Food is not about some perfect size or color or presentation. It's about joining us to the earth, our fellow creatures, family, guests and ultimately God. It's about life here and now, about seeing the spark of light and beauty in our world and our lives, even with all their imperfection and unpredictability.
Can you say more about imperfection and feasting on the farm?
Every time we harvest vegetables or fruits on my brother Henry's or sister Teresa's farms, there are many things that aren't quite good enough to sell. Since they are "for us"—for the family and apprentices—we call them the "for-us-es"—the imperfect things, too ripe, too misshapen, too big, too small. Even though we can't sell these, they are often the most delicious. The tomatoes that are just on the edge of rotting, the pear with a bad spot. The imperfection is the perfection.

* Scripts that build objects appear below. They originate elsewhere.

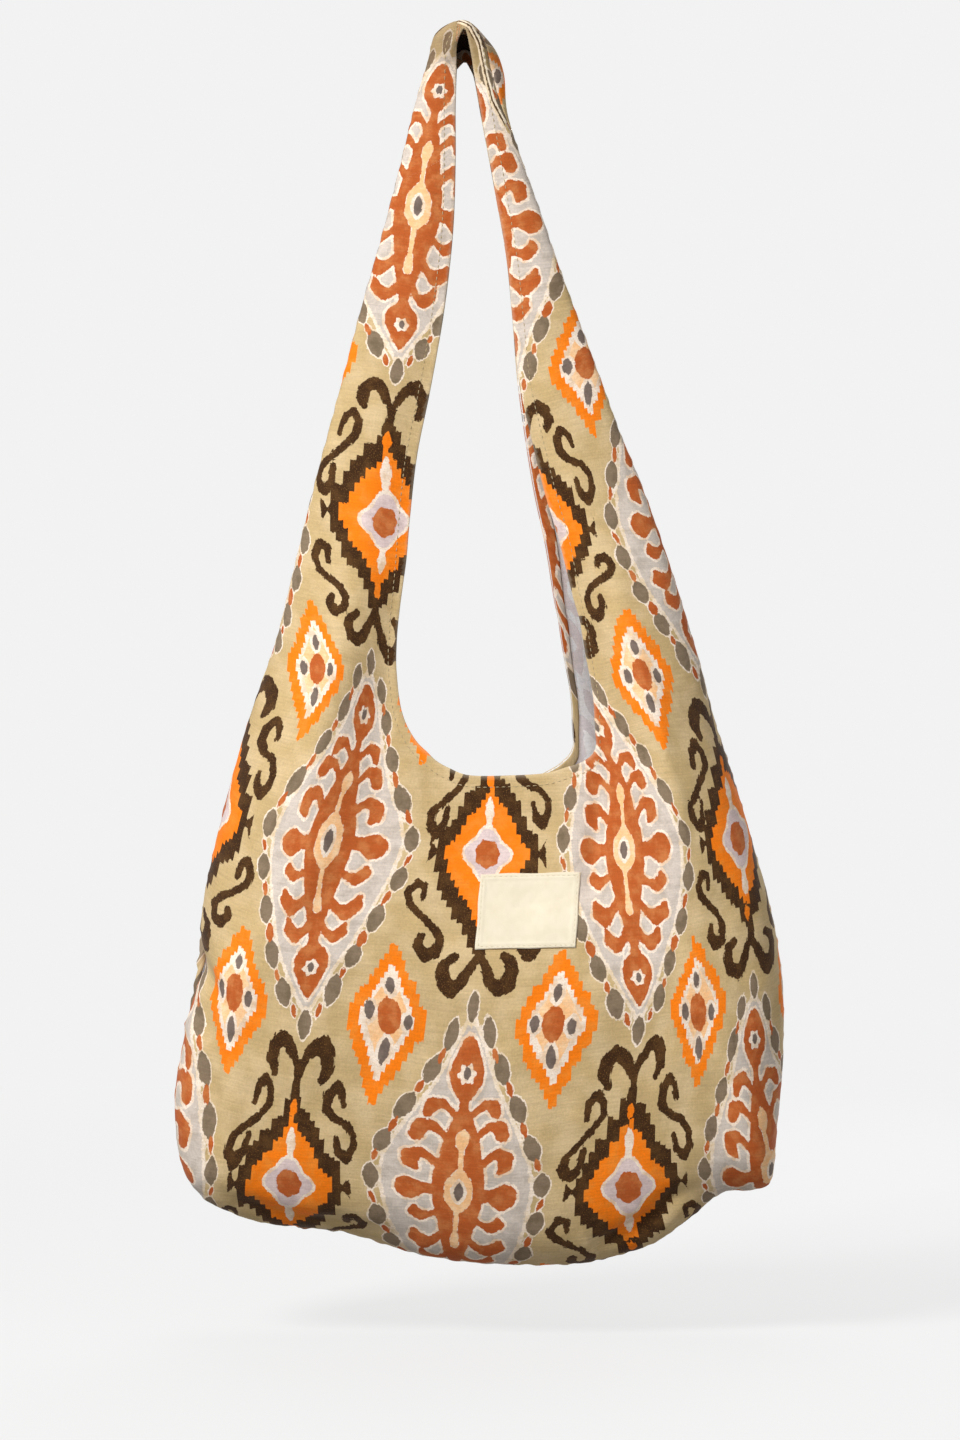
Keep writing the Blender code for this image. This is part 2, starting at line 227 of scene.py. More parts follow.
    def smooth_rows(self) -> Array:
        """A closed Catmull-Rom curve through the stations, sampled finely.

        Returns:
            Rows like those of the stations, many more of them.
        """
        rows = self.stations()
        near = [np.roll(rows, shift, axis=0) for shift in (1, 0, -1, -2)]
        out = []
        for step in range(self.steps_per_station):
            t = step / self.steps_per_station
            weights = (
                (-t + 2 * t**2 - t**3) / 2,
                (2 - 5 * t**2 + 3 * t**3) / 2,
                (t + 4 * t**2 - 3 * t**3) / 2,
                (-(t**2) + t**3) / 2,
            )
            out.append(sum(w * r for w, r in zip(weights, near)))
        return np.stack(out, axis=1).reshape(-1, rows.shape[1])

    @staticmethod
    def span(row: Array) -> Array:
        """The way from the middle between the two mouth edges to the seam, as the viewer sees it."""
        return row[0:2] - (row[2:4] + row[4:6]) / 2

    def profile(self, row: Array, side: Side) -> dict[str, Array]:
        """One station's section on one side, in the plane of (way from mouth edge to seam, depth).

        Args:
            row: The station's row in metres.
            side: Front or back.

        Returns:
            The outer face from mouth edge to seam, and at the seam the directions across it and into the bag.
        """
        depth, edge, square, roll = row[6:10]
        angle = np.linspace(0, math.pi / 2, self.curve_points)
        out = np.sin(angle) ** (2 / square)
        turn = np.cos(angle) ** (2 / square)
        swell = np.sin(math.pi / 2 * np.minimum(1, out / self.swell_by)) ** self.swell_power
        reach = float(np.linalg.norm(self.span(row)))
        half = np.stack([out * reach, -(edge + (depth - edge) * swell) * turn], axis=1)
        whole = np.concatenate([half, (half * (1, -1))[-2::-1]])
        run = np.concatenate([[0], np.cumsum(np.linalg.norm(np.diff(whole, axis=0), axis=1))])

        def along(wanted: Array) -> Array:
            """The section's points at these distances from its start."""
            return np.stack([np.interp(wanted, run, whole[:, k]) for k in (0, 1)], axis=1)

        place = run[-1] / 2 - roll
        before, point, after = along(np.array([place - self.cloth, place, place + self.cloth]))
        across = (after - before) / np.linalg.norm(after - before)
        ahead = -across * side.value
        start = 0.0 if side is Side.FRONT else run[-1]
        outer = along(np.linspace(start, place + self.clearance / 2 * side.value, self.steps_across))
        outer[-1] = point - ahead * self.clearance / 2
        return {"outer": outer, "ahead": ahead, "inside": np.array([-across[1], across[0]])}

    def lift(self, row: Array, points: Array) -> Array:
        """Section points taken to their place in space.

        Args:
            row: The station's row in metres.
            points: Points as (way from mouth edge to seam, depth).

        Returns:
            The points as (x, y, z).
        """
        reach = float(np.linalg.norm(self.span(row)))
        share = np.clip((points[:, 1] / row[7] + 1) / 2, 0, 1)[:, None]
        mouth = row[2:4] * (1 - share) + row[4:6] * share
        flat = mouth + (row[0:2] - mouth) * (points[:, 0:1] / reach)
        return np.stack([flat[:, 0], points[:, 1], flat[:, 1]], axis=1)


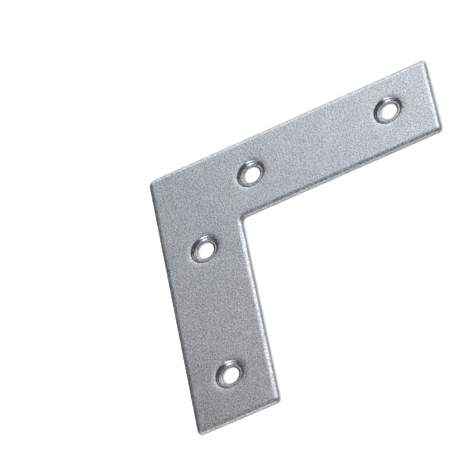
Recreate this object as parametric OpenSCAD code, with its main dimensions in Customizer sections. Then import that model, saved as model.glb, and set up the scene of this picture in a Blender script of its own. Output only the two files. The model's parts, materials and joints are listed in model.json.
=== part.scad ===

I just cooked up a bunch of "for us" squash. They had soft spots, but I carved them out and the imperfect squash came out perfectly delicious. Bug holes in the greens don't matter either, once you've cooked them. And a worm at the tip of an ear of sweet corn proves that there were no poisonous chemicals used on it.
My dad likes to tell the story of a friend who visited him in the watermelon patch. The friend said, enviously, "You probably get all the best watermelons." My dad laughed, "No, we never get the best ones." He showed him all the cracked, broken, slightly rotten watermelons that were in the "for us" pile and said, "These are the ones we eat."
What's your message to those who don't live so close to the land?
Start with just one item—say, eggs. It's easy these days to go to LocalHarvest or other websites and type in "local eggs" and find a local farmer who raises them in a good way. You'll find that those eggs will be more delicious and more meaningful. If you get just a few items from a local farmer, or even a few herbs from your windowsill, you create a personal connection to food and to the people and place it came from. The bottom line is that good food is food that connects you to the earth and to others—it is a very real communion.